_Work to complete_
Please output the data below exactly as given, starting at its first line and stopping after the line that contains "smooth(tub)".

_Dataset extract_
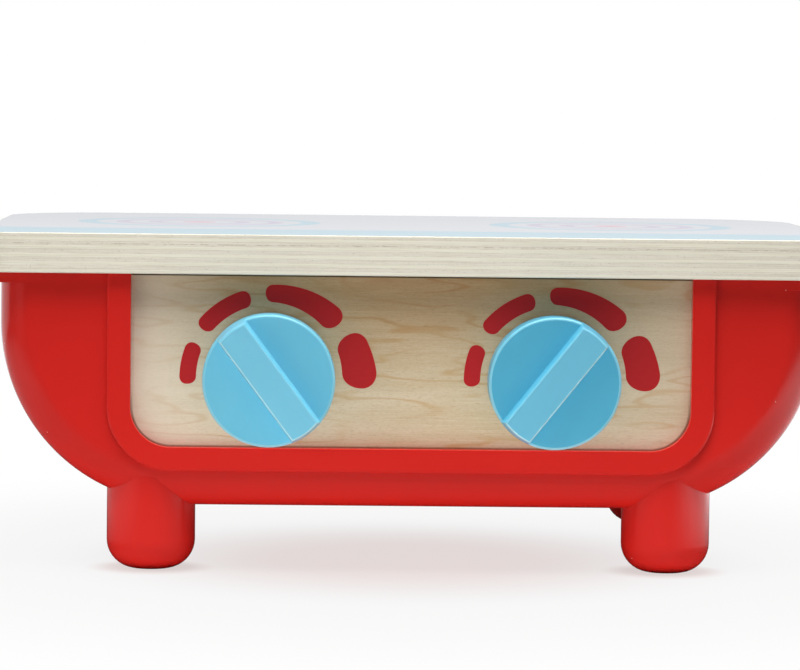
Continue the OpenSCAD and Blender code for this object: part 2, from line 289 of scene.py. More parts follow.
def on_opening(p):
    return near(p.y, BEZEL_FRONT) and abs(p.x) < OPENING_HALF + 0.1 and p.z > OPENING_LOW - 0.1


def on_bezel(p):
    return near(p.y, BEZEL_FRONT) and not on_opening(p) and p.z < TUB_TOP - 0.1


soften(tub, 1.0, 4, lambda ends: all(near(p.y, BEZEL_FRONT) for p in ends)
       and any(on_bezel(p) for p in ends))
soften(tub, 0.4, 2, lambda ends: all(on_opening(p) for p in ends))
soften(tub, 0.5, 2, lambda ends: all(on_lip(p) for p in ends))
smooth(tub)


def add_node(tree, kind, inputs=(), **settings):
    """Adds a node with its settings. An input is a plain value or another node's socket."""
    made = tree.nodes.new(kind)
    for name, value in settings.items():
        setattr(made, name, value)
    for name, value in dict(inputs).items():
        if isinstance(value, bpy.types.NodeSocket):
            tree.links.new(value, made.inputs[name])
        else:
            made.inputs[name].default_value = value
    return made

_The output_
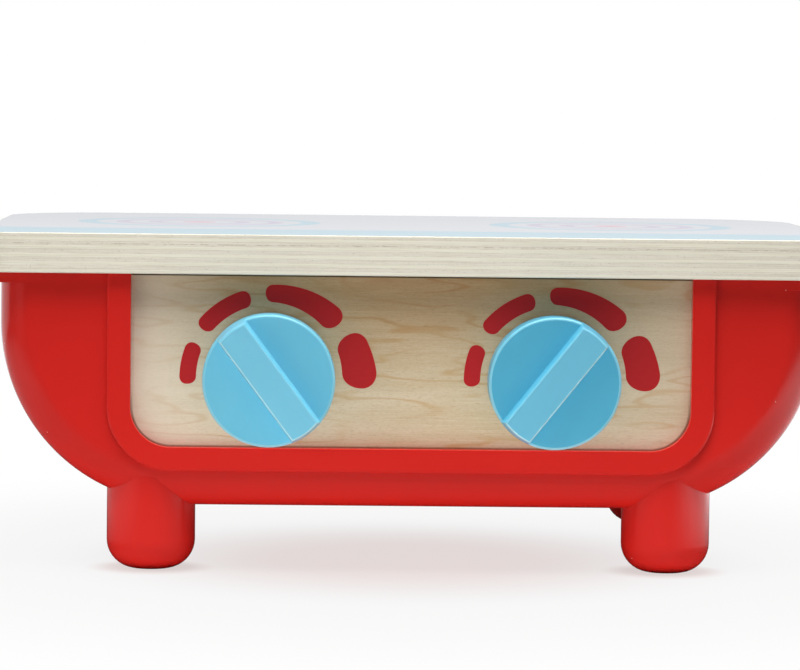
Continue the OpenSCAD and Blender code for this object: part 2, from line 289 of scene.py. More parts follow.
def on_opening(p):
    return near(p.y, BEZEL_FRONT) and abs(p.x) < OPENING_HALF + 0.1 and p.z > OPENING_LOW - 0.1


def on_bezel(p):
    return near(p.y, BEZEL_FRONT) and not on_opening(p) and p.z < TUB_TOP - 0.1


soften(tub, 1.0, 4, lambda ends: all(near(p.y, BEZEL_FRONT) for p in ends)
       and any(on_bezel(p) for p in ends))
soften(tub, 0.4, 2, lambda ends: all(on_opening(p) for p in ends))
soften(tub, 0.5, 2, lambda ends: all(on_lip(p) for p in ends))
smooth(tub)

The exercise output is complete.